His networking project became a science fair winner, a semifinalist in the Westinghouse Science Talent Search and earned Shiva a ticket to MIT in 1981. During his work for a degree in computer science, what came to fascinate Shiva most was pattern recognition, a field of mathematics that looks to draw meaningful information from noisy data, and which is closely allied with artificial intelligence research.

For instance, Shiva helped another Rutgers professor scan brain wave data from 600 sleeping babies for patterns that could show which were at greatest risk of Sudden Infant Death Syndrome. At MIT, Shiva analyzed the touch patterns sensed by deaf-blind people who use Tadoma, a language in which the listener spreads her hand lightly across the face of the speaker to recognize words.

After receiving a master’s degree from the MIT Media Lab, Shiva was recruited by MIT instructor Frederick Foreman to study patterns in ultrasonic waves sent through materials to map their internal structures. Foreman recalls they spent “12 hours a day” on the project during the late 1980s-but Shiva’s thoughts were on the digital world as much as the physical one. “He had this idea he could use the same techniques for information. He kept saying, ‘I can manipulate information as if it’s a wave.’ And he kept talking about how waves of information and e-mails and graphics going all over the place were going to be the next big thing,” Foreman recalls.

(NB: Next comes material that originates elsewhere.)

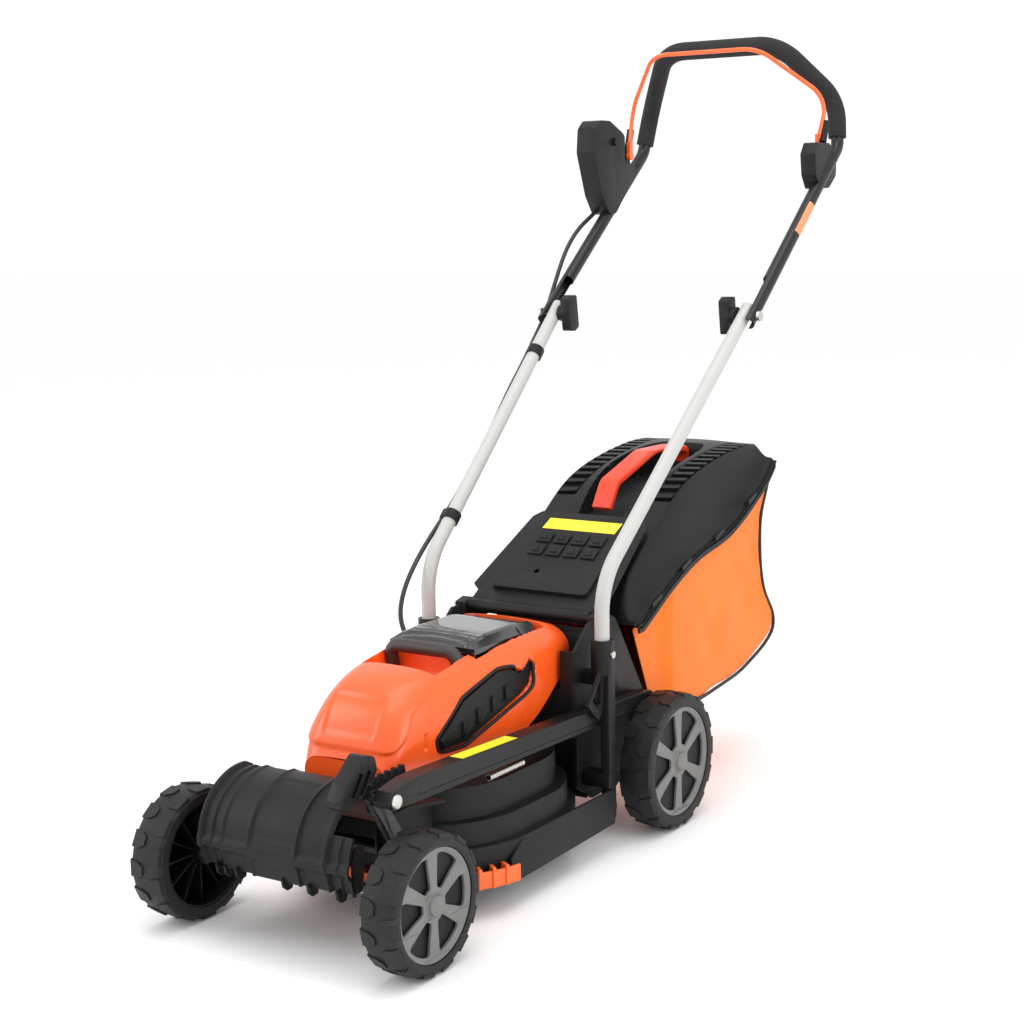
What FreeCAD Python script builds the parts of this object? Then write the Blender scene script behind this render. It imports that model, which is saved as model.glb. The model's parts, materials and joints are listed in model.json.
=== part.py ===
import FreeCAD, Part
import math
import os

# Cordless rotary push mower with a folding handle and a rear grass box.
# Millimetres. +Z is up, the nose faces -Y, the handle and the grass box are at +Y.
# Lengths along the machine are measured from the front axle and shifted once, on
# export, so that the row's origin is on the ground in the middle of the footprint.

Vector = FreeCAD.Vector

# ---------------------------------------------------------------- driving sizes
FRONT_R = 79.0            # front wheel radius
REAR_R = 91.0             # rear wheel radius
WHEELBASE = 549.0         # front axle to rear axle
FRONT_OUTER = 188.0       # outer face of a front tyre, from the middle plane
REAR_OUTER = 182.0        # outer face of a rear tyre
TYRE_W = 46.0             # tyre width
AXLE_R = 5.0              # axle rod radius
RUN_FIT = 0.06            # radial clearance of a wheel or a pin that turns
ORIGIN_Y = 503.805        # front axle to the middle of the overall length

CRANK = 50.0              # axle pivot behind its axle, front and rear
FRONT_PIVOT_Z = 108.0
REAR_PIVOT_Z = 95.0
PIN_FWD = 49.0            # link pin ahead of its pivot
PIN_UP = 77.0             # link pin above its pivot
LINK_IN = 111.0           # link bar, inner and outer faces
LINK_OUT = 134.0
PANEL_IN = 104.0          # rear side panels, inner and outer faces
PANEL_OUT = 109.0

DECK_MID_Y = 262.0        # blade axis
DECK_R = 152.0            # half width of the blade housing
DECK_LOW = 36.0           # lower edge of the housing
DECK_TOP = 150.0
WALL = 3.0                # moulded wall
BLADE_R = 142.0
BLADE_Z = 52.0

TUBE_R = 9.5              # lower handle tube
TUBE_X = 135.6            # tube at the socket, from the middle plane
TUBE_Y = 425.0
SOCKET_LOW = 236.0
SOCKET_TOP = 276.0
BEND_Z = 349.0            # where the tube turns back
BOLT_Y = 779.0            # fold axis of the upper handle
BOLT_Z = 666.0
BOLT_X = 156.0            # lower tube at the fold axis
UPPER_X = 168.0           # upper tube, from the middle plane
KINK_Y = 1064.0           # where the upper handle turns steep
KINK_Z = 905.0
SHOULDER = (160.0, 1078.0, 974.0)      # corner of the grip loop, leaning in
GRIP_END = (96.0, 1010.0, 1054.0)      # end of its cross bar, leaning forward
FOAM_R = 13.5

HINGE_Y = 465.0           # rear flap hinge
HINGE_Z = 291.0
LID_HINGE_Y = 381.0       # battery lid hinge
LID_HINGE_Z = 289.0
BAIL_Y = 1010.0           # bail pivot
BAIL_Z = 900.0
BAIL_SHOULDER = (167.0, 1030.0, 974.0)
BAIL_END = (88.0, 957.0, 1045.0)

shapes = {}


# ---------------------------------------------------------------- drawing helpers
def block(x0, x1, y0, y1, z0, z1):
    return Part.makeBox(x1 - x0, y1 - y0, z1 - z0, Vector(x0, y0, z0))


def rod_x(y, z, r, x0, x1):
    return Part.makeCylinder(r, x1 - x0, Vector(x0, y, z), Vector(1, 0, 0))


def rod_z(x, y, r, z0, z1):
    return Part.makeCylinder(r, z1 - z0, Vector(x, y, z0), Vector(0, 0, 1))


def corner_arc(before, here, after, radius, share=0.48):
    """Start, middle and end of the tangent arc that rounds one corner."""
    a = (before - here).normalize()
    b = (after - here).normalize()
    half = a.getAngle(b) / 2
    reach = min(radius / math.tan(half), share * (before - here).Length, share * (after - here).Length)
    radius = reach * math.tan(half)
    middle = (a + b).normalize()
    centre = here + middle * (radius / math.sin(half))
    return here + a * reach, centre - middle * radius, here + b * reach


def outline(points, radius):
    """Closed wire through the points, every corner rounded."""
    arcs = []
    for i, here in enumerate(points):
        arcs.append(corner_arc(points[i - 1], here, points[(i + 1) % len(points)], radius))
    edges = []
    for i, (start, middle, end) in enumerate(arcs):
        edges.append(Part.Arc(start, middle, end).toShape())
        edges.append(Part.LineSegment(end, arcs[(i + 1) % len(arcs)][0]).toShape())
    return Part.Wire(edges)


def polygon(points, radius):
    if radius > 0:
        return outline(points, radius)
    return Part.makePolygon(points + [points[0]])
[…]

By then, Shiva’s Eureka moment was close at hand. After getting his second master’s in 1990, he helped to critique early Web search engines for the National Institute of Standards and Technology. In 1993, he participated in a White House contest for routing e-mail. “I was reading thousands and thousands of e-mail, and realized they are not all that different,” Shiva says. In fact, looking below the surface, e-mail tended to be almost robotically repetitious. “So I said: ‘Maybe they have fundamental properties which could be recognized, like physical matter.’ ”

Shiva worked up algorithms to detect what he concluded were an e-mail’s essential features. He named the software Xiva, and founded a company called Millennium Cybernetics to commercialize the idea. That was in 1994, a time when e-mail was still small potatoes, and no major retailer had made a commitment to the Internet. Even Jeff Bezos was an unknown working from a 25-square-meter office in Seattle; he would not flip the switch to light up Amazon.com until July of the next year.

But when a friend told Shiva that AT&T was spending $10,000 on a Web presence, and needed help with its surprising volume of e-mail, Shiva sought an introduction. No matter how Web commerce unfolded, he figured, big, mainline firms would have to go online and get lots of e-mail. After a pilot demonstration of Xiva-now trademarked EchoMail-AT&T signed in 1996.